When you realize realizes what these celebrations represent, it is easy to understand why they have been and are often referred to by names such as ‘Freedom Day’ or ‘Black Independence Day.’ These celebrations commemorate the end of the darkest period in the history of the United States of America..
Where Does the Name Juneteenth Come From?
Although the Emancipation Proclamation was signed on September 22, 1862, and the Civil War officially ended on April 9, 1865, not all slaves were made free or even knew of their legal right to be free. This includes the slaves in Galveston, Texas.
In spite of the end of the Civil War, slaves in Galveston, Texas were not freed until June 19, 1865, when Union soldiers traveled to Galveston, Texas. The soldiers brought the good news of their freedom to the slaves there and made sure slaveholders set all slaves free. Although slavery had officially ended with the Confederate’s surrender on April 9, 1865, the liberation of slaves in Galveston marked the practical end of widespread slavery in the United States.
The first Juneteenth celebration is reported to have occurred on June 19, 1866, one year after slaves in Galveston obtained their freedom. Reports from the time state that people celebrated with prayer and songs. Also, reportedly many people celebrated by wearing new clothes purchased specifically for the holiday. This was viewed as a way of representing their freedom.
The first celebration only took place in Texas. It would take a number of years before the celebration of Juneteenth started to spread to other states.

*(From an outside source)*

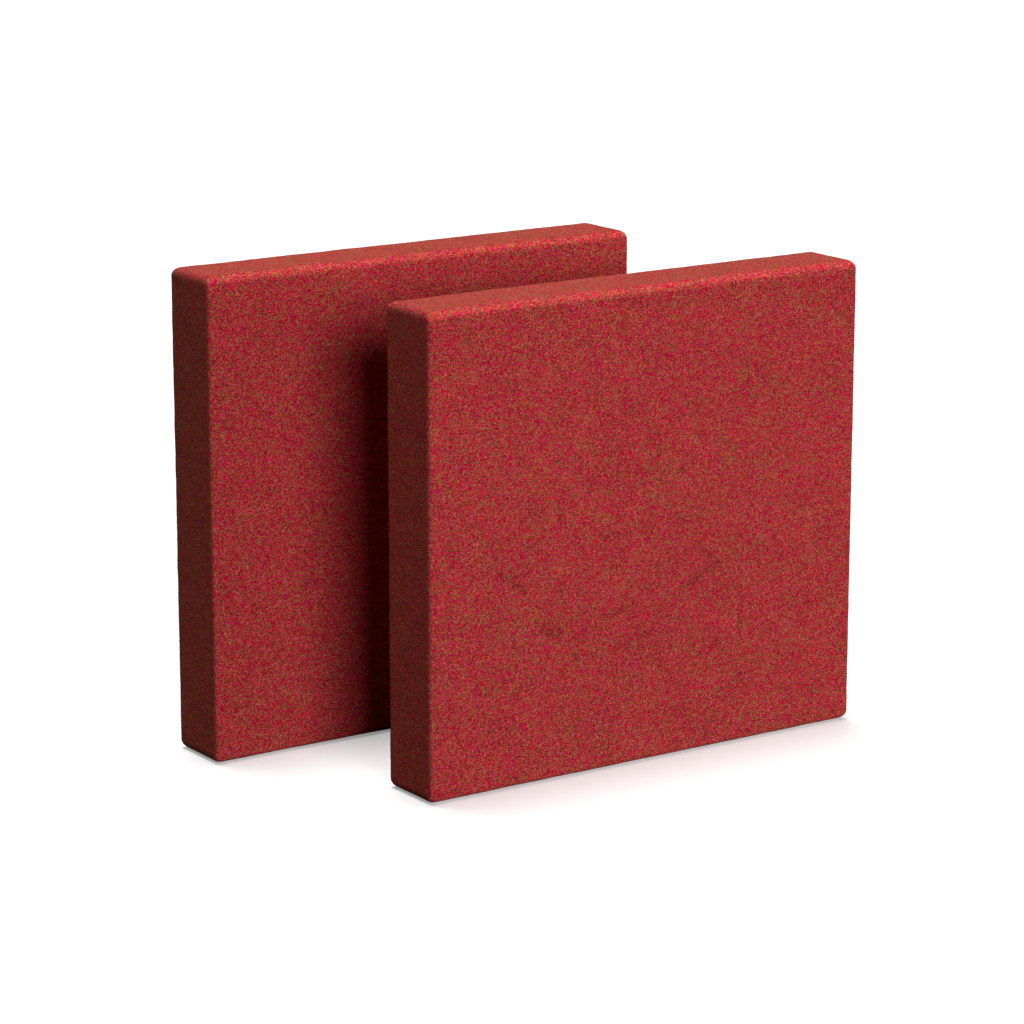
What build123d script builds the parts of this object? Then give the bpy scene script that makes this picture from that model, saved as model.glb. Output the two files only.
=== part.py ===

In addition, the earliest celebrations were small-scale. The focus was primarily of the now free slaves was to celebrate their freedom primarily with their families or in smaller groups, possibly due to ongoing threats of reprisal from former slaveholders and their sympathizers. Large-scale Juneteenth celebrations reportedly did not begin for many years.
Those original celebrations of song and prayer still stand today. However, the modern holiday also tends to include speeches and festivals filled with food and music. There is also an increasing focus on education on the history of slavery in the United States.
Also, while backyard celebrations and gatherings remain an integral part of Juneteenth, some cities have more significant celebrations. Indeed, both Washington and Atlanta hold large parades that draw vast crowds who come together to celebrate Juneteenth.
Increasingly, both residents and businesses across the country have contributed worked together to try and create celebrations where all people can celebrate freedom and reaffirm our shared humanity.
Even though it clearly represents a critical moment in history, the Juneteenth holiday has not always been viewed in a favorable light. In fact, back around World War 1, both white and black Americans tended to view this holiday as being unpatriotic and even un-American.
It was their opinion that the holiday was effectively forcing people to look back on the darkest chapter in US history instead of focusing on the challenges of what was then happening. At that time, almost the entire world was at war and many people felt that looking backwards instead of looking ahead was the wrong thing to do.
The popularity of celebrating Juneteenth continued to rise and fall over the decades that followed. It was not until the 1970s that advocates for a holiday pushed to have it recognized as an official holiday. At that point, there was a push for it to be made an official holiday in Texas, but it would take until 1980 for that to happen.
The popularity of Juneteenth celebrations and the momentum to recognize it as an official holiday at all levels of government has never been greater.
Federal Juneteenth Holiday
On June 17, 2021, President Biden signed Senate Bill 475 declaring Juneteenth National Independence Day a federal holiday. For most federal employees and many federal contractors, this means each year they will receive an additional paid day off work or, for those who are required to work, may receive overtime or other premium wage benefits.
State Holidays Celebrating Emancipation
Even though the Juneteenth holiday was initially celebrated in 1866, it surprisingly took until 1980 to become a State holiday in Texas. Since then, most states have officially recognized Juneteenth or other similar emancipation celebrations referred to by some other name. At present, Juneteenth or a similar emancipation-related holiday has been adopted as an official state holiday in 14 states. The list of states that have official emancipation celebration holidays includes:
|District of Columbia||Emancipation Day||April 16|
|Louisiana||Juneteenth Day||June 19|
|Maryland||Juneteenth National Independence Day||June 19|
|Massachusetts||Juneteenth Independence Day||June 19|
|New Jersey||Juneteenth Day||3rd Friday in June|
|New York||Juneteenth||June 19|
|Pennsylvania||Juneteenth National Freedom Day||June 19|
|Texas||Emancipation Day in Texas||June 19|
|Wisconsin||Juneteenth Day||June 19|
Most states do not recognize Juneteenth or other emancipation celebrations as an official holiday. The only states that currently recognize Juneteenth or a similar emancipation celebration as an official holiday are listed above. Only employees who work in those states listed above may be legally entitled to paid leave on those dates.
As an interesting point, some cities recognize it as a paid holiday even if the rest of the state does not. Here is a short list of some of the cities to let you see how they are not even in states that generally view it as a paid holiday.
- Chattanooga, Tennessee
- Chicago, Illinois
- Florence, South Carolina
- Kansas City, Missouri
- New York City, New York
- Springfield, Illinois
- Wilmington, Delaware
- Winston-Salem, North Carolina
Do Employees of Private Companies Receive Paid Leave for Juneteenth?
In most states, even those that have recognized Juneteenth as an official holiday, employees who work for private businesses are not legally entitled to leave, paid or unpaid, on that date. This applies even though the federal government has adopted Juneteenth as a holiday. Instead, it is up to employers to determine whether employees can take paid or unpaid leave on Juneteenth.
Even though ’private companies are not required to do so, some companies now view Juneteenth as an important date and one that should be observed within their businesses. Companies such as Capital One, Chase, Nike, Spotify, and even Uber are a few of hundreds of companies that have decided to take this holiday seriously. This means a considerable number of workers now receive it as a company holiday. While some specifically receive this as a holiday on that date, others receive it as a ‘floating’ holiday for them to take off on Juneteenth or any other date they choose.